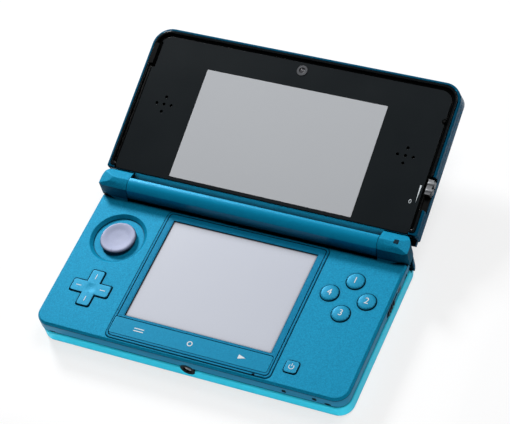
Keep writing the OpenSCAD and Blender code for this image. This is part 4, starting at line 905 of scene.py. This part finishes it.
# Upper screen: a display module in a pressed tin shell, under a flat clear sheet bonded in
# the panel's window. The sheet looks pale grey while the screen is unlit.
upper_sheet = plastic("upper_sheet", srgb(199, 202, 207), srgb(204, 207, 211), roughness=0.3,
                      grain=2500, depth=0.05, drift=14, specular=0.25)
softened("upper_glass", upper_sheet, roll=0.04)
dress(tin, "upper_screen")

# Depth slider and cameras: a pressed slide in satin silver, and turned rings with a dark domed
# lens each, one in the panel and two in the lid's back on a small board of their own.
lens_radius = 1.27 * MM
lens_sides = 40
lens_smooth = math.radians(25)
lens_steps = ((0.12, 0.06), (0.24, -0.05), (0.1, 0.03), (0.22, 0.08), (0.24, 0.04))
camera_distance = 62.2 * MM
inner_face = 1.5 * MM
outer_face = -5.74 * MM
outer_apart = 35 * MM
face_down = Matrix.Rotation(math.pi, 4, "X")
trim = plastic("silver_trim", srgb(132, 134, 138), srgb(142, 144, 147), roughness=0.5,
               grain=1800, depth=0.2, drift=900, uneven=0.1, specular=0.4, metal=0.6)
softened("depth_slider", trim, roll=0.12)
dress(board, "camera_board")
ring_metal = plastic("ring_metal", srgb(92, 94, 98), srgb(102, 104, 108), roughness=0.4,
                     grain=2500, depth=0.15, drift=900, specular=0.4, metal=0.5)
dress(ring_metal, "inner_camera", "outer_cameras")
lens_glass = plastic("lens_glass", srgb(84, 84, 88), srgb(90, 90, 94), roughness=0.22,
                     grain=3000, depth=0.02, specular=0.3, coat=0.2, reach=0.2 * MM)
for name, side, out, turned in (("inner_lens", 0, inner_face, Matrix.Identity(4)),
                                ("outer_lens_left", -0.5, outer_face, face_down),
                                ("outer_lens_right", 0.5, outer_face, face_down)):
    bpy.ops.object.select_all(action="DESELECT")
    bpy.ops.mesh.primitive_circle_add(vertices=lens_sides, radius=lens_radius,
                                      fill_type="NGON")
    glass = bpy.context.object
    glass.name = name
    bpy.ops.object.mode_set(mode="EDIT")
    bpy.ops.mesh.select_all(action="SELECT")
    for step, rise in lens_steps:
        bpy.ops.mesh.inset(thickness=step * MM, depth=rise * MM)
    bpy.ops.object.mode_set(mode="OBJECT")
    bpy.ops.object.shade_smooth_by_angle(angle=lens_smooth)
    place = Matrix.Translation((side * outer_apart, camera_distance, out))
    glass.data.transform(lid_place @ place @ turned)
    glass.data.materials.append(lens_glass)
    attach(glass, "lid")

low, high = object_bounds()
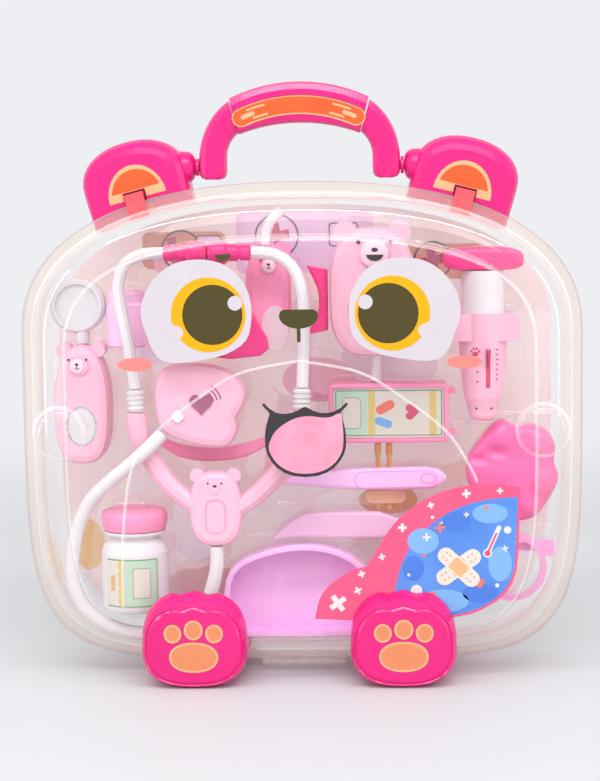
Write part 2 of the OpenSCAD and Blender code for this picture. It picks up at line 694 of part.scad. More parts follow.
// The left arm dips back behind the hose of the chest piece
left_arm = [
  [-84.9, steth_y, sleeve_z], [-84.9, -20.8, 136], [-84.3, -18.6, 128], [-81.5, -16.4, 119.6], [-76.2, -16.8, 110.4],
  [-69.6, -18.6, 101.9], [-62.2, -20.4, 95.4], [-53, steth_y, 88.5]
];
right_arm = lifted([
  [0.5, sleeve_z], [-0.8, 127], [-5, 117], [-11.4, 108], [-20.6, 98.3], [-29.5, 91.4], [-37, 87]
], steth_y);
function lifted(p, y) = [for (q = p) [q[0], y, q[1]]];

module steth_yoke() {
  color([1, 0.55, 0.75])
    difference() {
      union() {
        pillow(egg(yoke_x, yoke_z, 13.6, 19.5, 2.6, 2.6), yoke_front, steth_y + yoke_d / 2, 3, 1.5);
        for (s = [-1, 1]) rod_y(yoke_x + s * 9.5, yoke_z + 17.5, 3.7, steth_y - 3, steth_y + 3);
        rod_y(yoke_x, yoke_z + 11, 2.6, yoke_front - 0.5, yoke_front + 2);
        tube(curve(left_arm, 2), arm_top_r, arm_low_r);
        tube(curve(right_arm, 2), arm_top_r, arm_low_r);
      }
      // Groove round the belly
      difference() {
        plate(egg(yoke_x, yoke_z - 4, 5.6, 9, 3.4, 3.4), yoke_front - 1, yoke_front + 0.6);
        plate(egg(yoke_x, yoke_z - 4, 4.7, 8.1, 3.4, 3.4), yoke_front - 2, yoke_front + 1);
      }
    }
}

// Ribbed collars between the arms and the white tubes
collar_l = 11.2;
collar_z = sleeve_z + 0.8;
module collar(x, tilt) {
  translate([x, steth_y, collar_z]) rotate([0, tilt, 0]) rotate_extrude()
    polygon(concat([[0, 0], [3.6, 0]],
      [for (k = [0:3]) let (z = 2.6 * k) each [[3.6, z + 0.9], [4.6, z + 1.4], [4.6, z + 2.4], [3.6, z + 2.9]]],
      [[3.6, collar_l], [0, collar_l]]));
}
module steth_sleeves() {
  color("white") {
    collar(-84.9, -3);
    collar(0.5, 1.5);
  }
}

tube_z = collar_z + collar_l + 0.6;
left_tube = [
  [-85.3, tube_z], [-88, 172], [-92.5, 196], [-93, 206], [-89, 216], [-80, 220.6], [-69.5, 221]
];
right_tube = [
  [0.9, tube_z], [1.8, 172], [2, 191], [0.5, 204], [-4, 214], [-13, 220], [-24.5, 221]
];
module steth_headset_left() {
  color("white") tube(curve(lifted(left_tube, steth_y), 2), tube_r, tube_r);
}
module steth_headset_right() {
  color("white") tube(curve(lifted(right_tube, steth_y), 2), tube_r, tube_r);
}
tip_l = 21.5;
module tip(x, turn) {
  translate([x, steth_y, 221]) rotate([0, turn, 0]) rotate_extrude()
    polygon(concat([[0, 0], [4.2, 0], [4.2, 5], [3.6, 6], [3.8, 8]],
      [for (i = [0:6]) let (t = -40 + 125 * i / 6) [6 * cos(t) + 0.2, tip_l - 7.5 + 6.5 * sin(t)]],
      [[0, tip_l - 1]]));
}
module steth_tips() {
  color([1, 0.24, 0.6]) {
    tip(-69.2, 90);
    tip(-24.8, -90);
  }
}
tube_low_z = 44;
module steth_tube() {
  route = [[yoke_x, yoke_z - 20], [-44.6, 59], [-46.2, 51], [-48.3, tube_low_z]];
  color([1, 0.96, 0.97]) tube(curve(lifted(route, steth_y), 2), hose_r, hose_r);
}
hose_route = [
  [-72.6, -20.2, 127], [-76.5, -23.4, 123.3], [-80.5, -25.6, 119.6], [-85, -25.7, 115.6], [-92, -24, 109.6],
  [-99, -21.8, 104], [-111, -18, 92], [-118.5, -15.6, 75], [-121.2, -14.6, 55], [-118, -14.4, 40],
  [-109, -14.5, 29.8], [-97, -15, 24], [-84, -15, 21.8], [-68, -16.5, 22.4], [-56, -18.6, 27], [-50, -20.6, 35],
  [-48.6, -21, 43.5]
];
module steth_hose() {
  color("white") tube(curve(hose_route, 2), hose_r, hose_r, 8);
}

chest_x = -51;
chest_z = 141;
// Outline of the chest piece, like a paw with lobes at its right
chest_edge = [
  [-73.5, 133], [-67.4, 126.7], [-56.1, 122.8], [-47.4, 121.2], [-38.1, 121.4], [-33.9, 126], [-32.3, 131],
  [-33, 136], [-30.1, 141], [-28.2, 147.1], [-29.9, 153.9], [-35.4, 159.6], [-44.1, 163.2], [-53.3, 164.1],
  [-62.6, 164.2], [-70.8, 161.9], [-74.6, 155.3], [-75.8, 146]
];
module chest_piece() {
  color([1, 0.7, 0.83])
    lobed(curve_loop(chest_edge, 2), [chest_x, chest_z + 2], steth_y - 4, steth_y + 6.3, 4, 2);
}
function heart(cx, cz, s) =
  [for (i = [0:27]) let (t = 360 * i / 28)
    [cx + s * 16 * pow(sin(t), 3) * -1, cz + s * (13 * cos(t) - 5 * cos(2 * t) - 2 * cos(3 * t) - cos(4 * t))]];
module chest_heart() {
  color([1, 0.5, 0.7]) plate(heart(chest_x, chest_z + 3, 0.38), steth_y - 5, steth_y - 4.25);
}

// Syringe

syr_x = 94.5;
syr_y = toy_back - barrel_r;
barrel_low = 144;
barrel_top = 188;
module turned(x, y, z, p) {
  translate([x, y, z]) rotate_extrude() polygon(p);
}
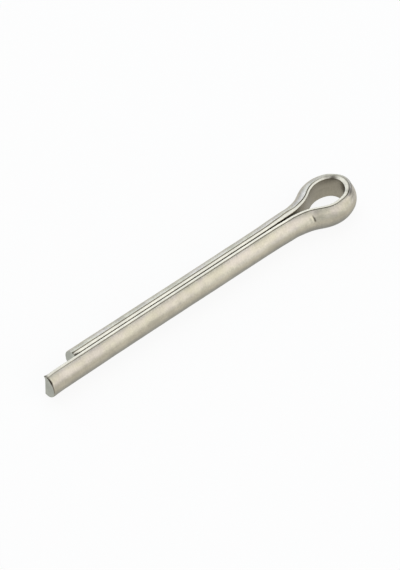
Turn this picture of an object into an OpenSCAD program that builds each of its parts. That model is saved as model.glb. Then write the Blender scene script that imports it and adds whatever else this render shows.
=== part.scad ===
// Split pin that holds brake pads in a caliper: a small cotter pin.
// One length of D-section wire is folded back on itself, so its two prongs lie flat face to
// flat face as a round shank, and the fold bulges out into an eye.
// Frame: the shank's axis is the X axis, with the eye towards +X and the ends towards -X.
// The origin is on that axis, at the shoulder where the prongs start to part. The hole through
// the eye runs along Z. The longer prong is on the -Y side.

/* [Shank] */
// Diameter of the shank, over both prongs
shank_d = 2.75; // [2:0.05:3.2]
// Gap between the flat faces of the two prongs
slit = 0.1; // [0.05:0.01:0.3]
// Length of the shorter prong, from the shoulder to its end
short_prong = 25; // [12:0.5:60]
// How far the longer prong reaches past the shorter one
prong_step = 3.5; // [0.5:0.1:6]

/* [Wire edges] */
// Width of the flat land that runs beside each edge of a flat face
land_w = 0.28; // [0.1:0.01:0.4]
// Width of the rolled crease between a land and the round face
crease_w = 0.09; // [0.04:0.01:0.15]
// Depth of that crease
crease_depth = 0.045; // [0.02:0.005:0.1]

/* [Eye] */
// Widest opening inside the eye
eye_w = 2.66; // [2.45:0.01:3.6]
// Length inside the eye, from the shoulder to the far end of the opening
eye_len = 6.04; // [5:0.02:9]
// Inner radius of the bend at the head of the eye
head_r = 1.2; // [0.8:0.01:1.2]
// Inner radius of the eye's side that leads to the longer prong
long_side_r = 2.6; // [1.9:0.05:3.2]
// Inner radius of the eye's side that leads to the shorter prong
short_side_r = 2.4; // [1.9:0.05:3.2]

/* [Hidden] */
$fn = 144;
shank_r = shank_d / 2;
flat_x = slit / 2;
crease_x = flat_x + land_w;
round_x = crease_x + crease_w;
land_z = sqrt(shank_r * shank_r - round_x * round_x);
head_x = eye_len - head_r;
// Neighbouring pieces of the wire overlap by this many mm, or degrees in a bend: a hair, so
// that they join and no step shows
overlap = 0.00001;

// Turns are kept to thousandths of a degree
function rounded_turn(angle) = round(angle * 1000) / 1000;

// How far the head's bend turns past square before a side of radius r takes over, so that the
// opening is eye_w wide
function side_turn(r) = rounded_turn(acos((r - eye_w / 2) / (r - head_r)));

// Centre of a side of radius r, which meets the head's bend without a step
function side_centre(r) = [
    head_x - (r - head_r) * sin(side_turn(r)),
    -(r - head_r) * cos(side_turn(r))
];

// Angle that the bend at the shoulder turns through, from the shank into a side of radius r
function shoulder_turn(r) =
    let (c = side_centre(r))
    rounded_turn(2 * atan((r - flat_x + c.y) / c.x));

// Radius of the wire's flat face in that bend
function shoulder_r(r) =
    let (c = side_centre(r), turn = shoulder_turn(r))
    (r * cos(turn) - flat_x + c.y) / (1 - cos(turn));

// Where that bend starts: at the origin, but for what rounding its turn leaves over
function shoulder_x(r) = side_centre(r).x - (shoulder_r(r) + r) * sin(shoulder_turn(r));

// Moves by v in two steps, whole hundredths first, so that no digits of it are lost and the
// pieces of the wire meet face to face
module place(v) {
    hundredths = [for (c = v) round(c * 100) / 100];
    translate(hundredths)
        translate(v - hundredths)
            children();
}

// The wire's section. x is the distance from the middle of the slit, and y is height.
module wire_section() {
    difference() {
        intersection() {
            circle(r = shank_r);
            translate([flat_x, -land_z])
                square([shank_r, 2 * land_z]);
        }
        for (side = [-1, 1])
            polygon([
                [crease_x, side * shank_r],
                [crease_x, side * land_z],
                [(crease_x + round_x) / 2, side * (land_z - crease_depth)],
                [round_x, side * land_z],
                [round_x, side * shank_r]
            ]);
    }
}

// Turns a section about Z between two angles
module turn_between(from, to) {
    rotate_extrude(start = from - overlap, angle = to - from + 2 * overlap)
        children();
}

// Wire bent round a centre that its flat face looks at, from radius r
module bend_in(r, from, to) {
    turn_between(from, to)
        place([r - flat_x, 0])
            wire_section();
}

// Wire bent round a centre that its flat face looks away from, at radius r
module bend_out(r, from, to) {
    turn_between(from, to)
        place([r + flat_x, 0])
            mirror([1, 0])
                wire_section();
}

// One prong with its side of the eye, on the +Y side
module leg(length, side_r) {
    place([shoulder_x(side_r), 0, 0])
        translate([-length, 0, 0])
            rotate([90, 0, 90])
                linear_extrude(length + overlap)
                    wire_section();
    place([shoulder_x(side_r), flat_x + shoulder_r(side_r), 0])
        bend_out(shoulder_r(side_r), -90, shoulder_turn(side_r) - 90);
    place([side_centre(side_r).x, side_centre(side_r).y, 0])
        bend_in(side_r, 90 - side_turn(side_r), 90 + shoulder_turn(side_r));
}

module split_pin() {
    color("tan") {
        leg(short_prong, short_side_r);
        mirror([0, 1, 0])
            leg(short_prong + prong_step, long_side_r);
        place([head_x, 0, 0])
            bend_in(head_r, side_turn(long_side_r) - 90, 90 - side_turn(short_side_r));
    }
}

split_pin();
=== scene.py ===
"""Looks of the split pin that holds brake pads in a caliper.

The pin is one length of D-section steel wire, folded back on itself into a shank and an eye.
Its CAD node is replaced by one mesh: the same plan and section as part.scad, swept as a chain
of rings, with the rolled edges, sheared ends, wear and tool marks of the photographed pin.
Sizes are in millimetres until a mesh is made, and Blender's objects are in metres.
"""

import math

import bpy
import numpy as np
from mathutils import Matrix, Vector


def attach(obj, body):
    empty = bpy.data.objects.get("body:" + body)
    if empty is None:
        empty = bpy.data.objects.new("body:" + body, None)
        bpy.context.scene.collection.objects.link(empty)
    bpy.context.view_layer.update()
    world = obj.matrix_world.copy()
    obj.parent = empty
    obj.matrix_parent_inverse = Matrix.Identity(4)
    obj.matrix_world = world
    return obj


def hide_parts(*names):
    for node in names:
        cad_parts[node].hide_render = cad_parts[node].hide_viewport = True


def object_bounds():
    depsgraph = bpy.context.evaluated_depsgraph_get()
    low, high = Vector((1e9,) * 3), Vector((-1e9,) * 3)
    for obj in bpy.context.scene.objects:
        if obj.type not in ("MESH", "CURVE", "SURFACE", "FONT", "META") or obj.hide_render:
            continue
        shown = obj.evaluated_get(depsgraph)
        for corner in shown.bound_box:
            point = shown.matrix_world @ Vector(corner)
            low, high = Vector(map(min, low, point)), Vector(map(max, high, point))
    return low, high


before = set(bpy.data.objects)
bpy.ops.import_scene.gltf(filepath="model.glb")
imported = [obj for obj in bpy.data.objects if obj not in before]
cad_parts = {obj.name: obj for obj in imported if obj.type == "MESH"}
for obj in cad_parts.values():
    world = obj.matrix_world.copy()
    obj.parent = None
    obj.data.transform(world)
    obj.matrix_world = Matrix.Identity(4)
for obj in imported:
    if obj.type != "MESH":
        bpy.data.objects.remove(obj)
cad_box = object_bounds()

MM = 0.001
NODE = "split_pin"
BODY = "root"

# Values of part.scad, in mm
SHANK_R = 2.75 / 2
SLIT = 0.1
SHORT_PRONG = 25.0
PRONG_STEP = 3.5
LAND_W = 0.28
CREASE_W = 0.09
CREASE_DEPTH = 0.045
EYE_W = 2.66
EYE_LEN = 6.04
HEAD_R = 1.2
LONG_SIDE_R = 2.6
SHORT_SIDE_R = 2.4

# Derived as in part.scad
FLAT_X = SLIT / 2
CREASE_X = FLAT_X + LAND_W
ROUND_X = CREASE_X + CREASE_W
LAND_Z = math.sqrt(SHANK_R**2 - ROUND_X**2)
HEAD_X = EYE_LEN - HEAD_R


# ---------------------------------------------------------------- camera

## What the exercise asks
Only the lines from the one with "Turn this picture" up to the one with "short_side_r = 2.4; // [1.9:0.05:3.2]" should be repeated, both included, exactly as they appear.

## Result of this task
Turn this picture of an object into an OpenSCAD program that builds each of its parts. That model is saved as model.glb. Then write the Blender scene script that imports it and adds whatever else this render shows.
=== part.scad ===
// Split pin that holds brake pads in a caliper: a small cotter pin.
// One length of D-section wire is folded back on itself, so its two prongs lie flat face to
// flat face as a round shank, and the fold bulges out into an eye.
// Frame: the shank's axis is the X axis, with the eye towards +X and the ends towards -X.
// The origin is on that axis, at the shoulder where the prongs start to part. The hole through
// the eye runs along Z. The longer prong is on the -Y side.

/* [Shank] */
// Diameter of the shank, over both prongs
shank_d = 2.75; // [2:0.05:3.2]
// Gap between the flat faces of the two prongs
slit = 0.1; // [0.05:0.01:0.3]
// Length of the shorter prong, from the shoulder to its end
short_prong = 25; // [12:0.5:60]
// How far the longer prong reaches past the shorter one
prong_step = 3.5; // [0.5:0.1:6]

/* [Wire edges] */
// Width of the flat land that runs beside each edge of a flat face
land_w = 0.28; // [0.1:0.01:0.4]
// Width of the rolled crease between a land and the round face
crease_w = 0.09; // [0.04:0.01:0.15]
// Depth of that crease
crease_depth = 0.045; // [0.02:0.005:0.1]

/* [Eye] */
// Widest opening inside the eye
eye_w = 2.66; // [2.45:0.01:3.6]
// Length inside the eye, from the shoulder to the far end of the opening
eye_len = 6.04; // [5:0.02:9]
// Inner radius of the bend at the head of the eye
head_r = 1.2; // [0.8:0.01:1.2]
// Inner radius of the eye's side that leads to the longer prong
long_side_r = 2.6; // [1.9:0.05:3.2]
// Inner radius of the eye's side that leads to the shorter prong
short_side_r = 2.4; // [1.9:0.05:3.2]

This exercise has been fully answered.